§ **GIVEN DATA**:
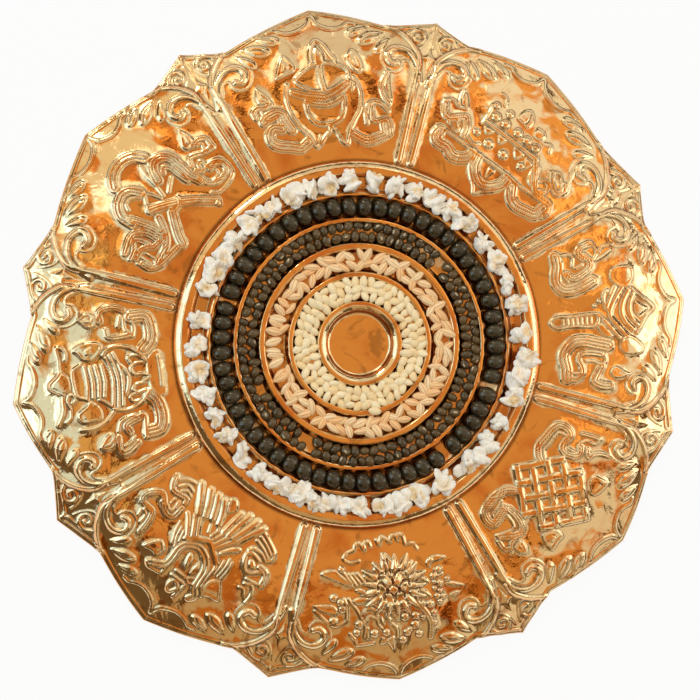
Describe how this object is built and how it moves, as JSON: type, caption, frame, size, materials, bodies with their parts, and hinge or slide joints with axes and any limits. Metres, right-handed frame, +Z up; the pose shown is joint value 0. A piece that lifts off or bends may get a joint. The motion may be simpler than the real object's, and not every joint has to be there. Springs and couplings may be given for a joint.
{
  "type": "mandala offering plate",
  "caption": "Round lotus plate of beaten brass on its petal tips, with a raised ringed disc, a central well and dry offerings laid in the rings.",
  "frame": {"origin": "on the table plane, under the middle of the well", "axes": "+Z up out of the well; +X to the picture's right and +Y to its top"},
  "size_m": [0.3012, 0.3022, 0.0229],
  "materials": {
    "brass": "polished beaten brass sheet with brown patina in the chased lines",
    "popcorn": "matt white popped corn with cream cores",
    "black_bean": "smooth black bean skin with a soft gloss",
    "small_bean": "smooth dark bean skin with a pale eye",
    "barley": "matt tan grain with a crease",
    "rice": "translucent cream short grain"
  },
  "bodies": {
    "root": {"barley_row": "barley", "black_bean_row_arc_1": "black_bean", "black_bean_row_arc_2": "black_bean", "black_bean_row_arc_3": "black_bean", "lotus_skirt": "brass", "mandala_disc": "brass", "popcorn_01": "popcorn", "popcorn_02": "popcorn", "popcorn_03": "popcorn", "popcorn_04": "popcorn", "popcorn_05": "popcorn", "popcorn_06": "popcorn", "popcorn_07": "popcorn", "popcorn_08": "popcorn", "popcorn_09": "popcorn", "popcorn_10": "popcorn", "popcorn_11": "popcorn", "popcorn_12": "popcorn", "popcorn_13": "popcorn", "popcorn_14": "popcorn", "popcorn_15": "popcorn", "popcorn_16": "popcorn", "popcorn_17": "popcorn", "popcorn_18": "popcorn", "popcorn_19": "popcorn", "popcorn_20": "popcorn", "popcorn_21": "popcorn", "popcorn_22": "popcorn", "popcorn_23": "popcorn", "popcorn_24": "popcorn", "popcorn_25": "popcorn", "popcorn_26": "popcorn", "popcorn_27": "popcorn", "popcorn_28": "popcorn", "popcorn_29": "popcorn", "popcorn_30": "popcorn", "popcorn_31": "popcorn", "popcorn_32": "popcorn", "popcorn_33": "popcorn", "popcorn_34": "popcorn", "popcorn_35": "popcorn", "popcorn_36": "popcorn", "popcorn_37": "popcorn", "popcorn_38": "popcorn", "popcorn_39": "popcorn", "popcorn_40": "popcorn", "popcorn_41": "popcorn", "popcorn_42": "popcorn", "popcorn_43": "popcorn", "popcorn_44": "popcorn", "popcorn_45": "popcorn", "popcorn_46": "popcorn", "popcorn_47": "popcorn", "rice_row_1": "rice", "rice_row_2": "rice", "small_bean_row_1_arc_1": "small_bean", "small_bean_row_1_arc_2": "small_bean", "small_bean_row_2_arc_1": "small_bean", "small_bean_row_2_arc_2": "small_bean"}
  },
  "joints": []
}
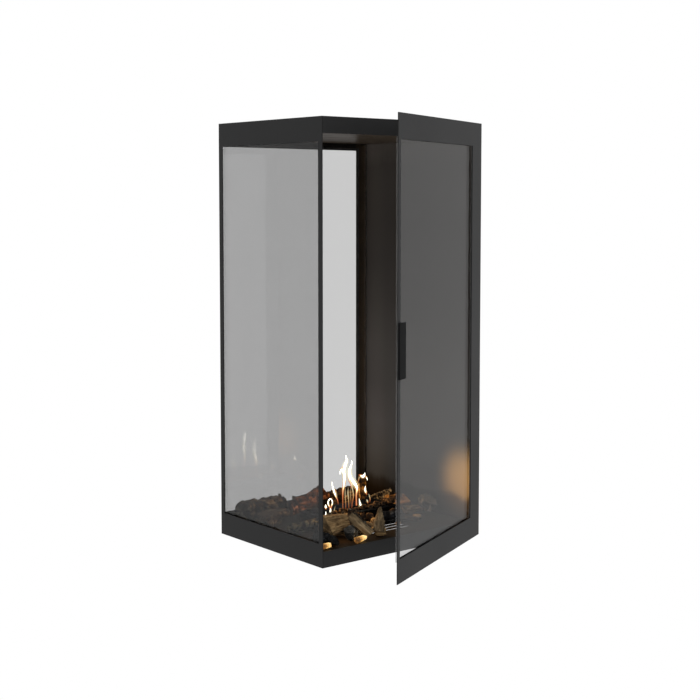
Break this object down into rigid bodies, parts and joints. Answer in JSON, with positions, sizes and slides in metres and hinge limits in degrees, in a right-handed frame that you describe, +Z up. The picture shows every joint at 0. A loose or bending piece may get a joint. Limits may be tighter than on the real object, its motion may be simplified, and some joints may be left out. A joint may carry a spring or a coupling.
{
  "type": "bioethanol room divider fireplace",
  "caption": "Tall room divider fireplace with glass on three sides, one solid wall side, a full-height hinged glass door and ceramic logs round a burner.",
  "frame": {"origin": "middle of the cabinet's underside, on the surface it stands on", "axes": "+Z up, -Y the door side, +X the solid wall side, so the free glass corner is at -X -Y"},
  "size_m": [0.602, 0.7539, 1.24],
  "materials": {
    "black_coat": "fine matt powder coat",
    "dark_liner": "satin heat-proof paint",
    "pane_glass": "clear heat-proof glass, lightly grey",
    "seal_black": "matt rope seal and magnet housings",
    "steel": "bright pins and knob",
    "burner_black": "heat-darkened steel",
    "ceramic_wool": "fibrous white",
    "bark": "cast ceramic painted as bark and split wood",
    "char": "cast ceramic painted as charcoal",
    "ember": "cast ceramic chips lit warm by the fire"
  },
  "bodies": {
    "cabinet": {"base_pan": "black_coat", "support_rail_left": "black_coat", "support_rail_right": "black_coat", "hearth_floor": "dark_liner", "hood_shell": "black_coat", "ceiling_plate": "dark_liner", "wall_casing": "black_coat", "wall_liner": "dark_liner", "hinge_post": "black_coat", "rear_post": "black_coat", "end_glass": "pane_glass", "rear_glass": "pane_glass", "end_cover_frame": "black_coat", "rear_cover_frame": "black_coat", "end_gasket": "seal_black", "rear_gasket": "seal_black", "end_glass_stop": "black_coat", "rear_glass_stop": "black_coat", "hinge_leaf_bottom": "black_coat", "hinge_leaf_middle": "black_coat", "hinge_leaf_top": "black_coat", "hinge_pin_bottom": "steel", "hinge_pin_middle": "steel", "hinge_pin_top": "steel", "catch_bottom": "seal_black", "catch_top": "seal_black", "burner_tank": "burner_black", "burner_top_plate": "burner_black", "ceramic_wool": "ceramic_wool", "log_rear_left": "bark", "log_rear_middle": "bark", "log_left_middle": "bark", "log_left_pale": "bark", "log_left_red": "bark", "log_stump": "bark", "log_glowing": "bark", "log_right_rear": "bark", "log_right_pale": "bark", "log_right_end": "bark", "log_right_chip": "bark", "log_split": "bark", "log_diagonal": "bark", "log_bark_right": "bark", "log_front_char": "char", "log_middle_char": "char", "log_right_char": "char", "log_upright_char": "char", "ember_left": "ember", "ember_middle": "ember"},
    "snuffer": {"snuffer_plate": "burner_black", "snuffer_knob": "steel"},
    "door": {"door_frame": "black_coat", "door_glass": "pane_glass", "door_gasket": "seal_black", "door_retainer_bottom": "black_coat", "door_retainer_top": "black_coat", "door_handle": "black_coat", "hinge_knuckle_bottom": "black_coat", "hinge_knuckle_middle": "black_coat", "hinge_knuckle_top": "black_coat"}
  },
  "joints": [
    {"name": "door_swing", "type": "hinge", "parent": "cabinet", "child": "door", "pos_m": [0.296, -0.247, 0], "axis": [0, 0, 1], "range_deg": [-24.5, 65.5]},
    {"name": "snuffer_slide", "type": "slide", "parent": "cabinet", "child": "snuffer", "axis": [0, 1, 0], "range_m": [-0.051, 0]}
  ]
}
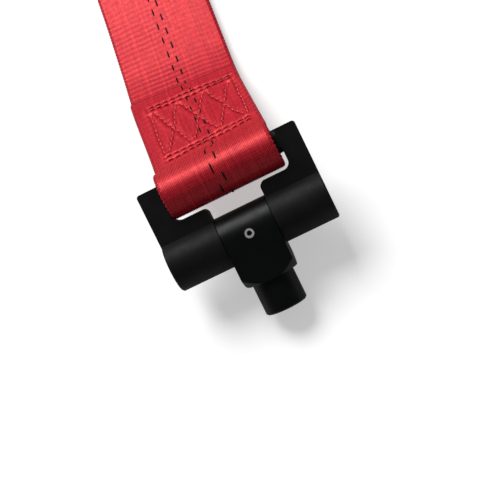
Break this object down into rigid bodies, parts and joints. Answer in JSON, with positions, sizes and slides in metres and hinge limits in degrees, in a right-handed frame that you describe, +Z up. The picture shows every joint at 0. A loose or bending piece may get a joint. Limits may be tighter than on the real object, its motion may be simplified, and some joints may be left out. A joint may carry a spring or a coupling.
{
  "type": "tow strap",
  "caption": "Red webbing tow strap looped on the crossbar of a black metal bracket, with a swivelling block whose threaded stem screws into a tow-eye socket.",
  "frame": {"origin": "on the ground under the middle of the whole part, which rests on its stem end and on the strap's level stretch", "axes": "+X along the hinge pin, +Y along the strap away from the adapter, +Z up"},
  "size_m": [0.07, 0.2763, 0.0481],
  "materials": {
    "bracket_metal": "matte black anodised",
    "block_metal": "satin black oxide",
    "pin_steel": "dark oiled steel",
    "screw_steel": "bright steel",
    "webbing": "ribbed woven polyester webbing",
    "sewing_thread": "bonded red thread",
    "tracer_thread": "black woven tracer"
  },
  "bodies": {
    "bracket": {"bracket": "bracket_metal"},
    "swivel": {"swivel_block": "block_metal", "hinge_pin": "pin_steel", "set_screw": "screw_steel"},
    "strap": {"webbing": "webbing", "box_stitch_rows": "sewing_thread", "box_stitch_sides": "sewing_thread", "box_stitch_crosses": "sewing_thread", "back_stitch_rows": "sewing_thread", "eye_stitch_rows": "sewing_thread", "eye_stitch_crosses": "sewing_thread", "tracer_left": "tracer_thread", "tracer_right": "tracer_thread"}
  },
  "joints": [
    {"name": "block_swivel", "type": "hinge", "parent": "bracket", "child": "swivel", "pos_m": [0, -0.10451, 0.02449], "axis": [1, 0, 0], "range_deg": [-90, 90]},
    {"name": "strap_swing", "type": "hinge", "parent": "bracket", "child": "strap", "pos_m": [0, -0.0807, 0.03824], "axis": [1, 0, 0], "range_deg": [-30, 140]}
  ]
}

§ **TASK BRIEF**: Show every line of the listing in which the string "with" can be found.

§ **THE COMPLETED TASK**:
Describe how this object is built and how it moves, as JSON: type, caption, frame, size, materials, bodies with their parts, and hinge or slide joints with axes and any limits. Metres, right-handed frame, +Z up; the pose shown is joint value 0. A piece that lifts off or bends may get a joint. The motion may be simpler than the real object's, and not every joint has to be there. Springs and couplings may be given for a joint.
  "caption": "Round lotus plate of beaten brass on its petal tips, with a raised ringed disc, a central well and dry offerings laid in the rings.",
    "brass": "polished beaten brass sheet with brown patina in the chased lines",
    "popcorn": "matt white popped corn with cream cores",
    "black_bean": "smooth black bean skin with a soft gloss",
    "small_bean": "smooth dark bean skin with a pale eye",
    "barley": "matt tan grain with a crease",
Break this object down into rigid bodies, parts and joints. Answer in JSON, with positions, sizes and slides in metres and hinge limits in degrees, in a right-handed frame that you describe, +Z up. The picture shows every joint at 0. A loose or bending piece may get a joint. Limits may be tighter than on the real object, its motion may be simplified, and some joints may be left out. A joint may carry a spring or a coupling.
  "caption": "Tall room divider fireplace with glass on three sides, one solid wall side, a full-height hinged glass door and ceramic logs round a burner.",
Break this object down into rigid bodies, parts and joints. Answer in JSON, with positions, sizes and slides in metres and hinge limits in degrees, in a right-handed frame that you describe, +Z up. The picture shows every joint at 0. A loose or bending piece may get a joint. Limits may be tighter than on the real object, its motion may be simplified, and some joints may be left out. A joint may carry a spring or a coupling.
  "caption": "Red webbing tow strap looped on the crossbar of a black metal bracket, with a swivelling block whose threaded stem screws into a tow-eye socket.",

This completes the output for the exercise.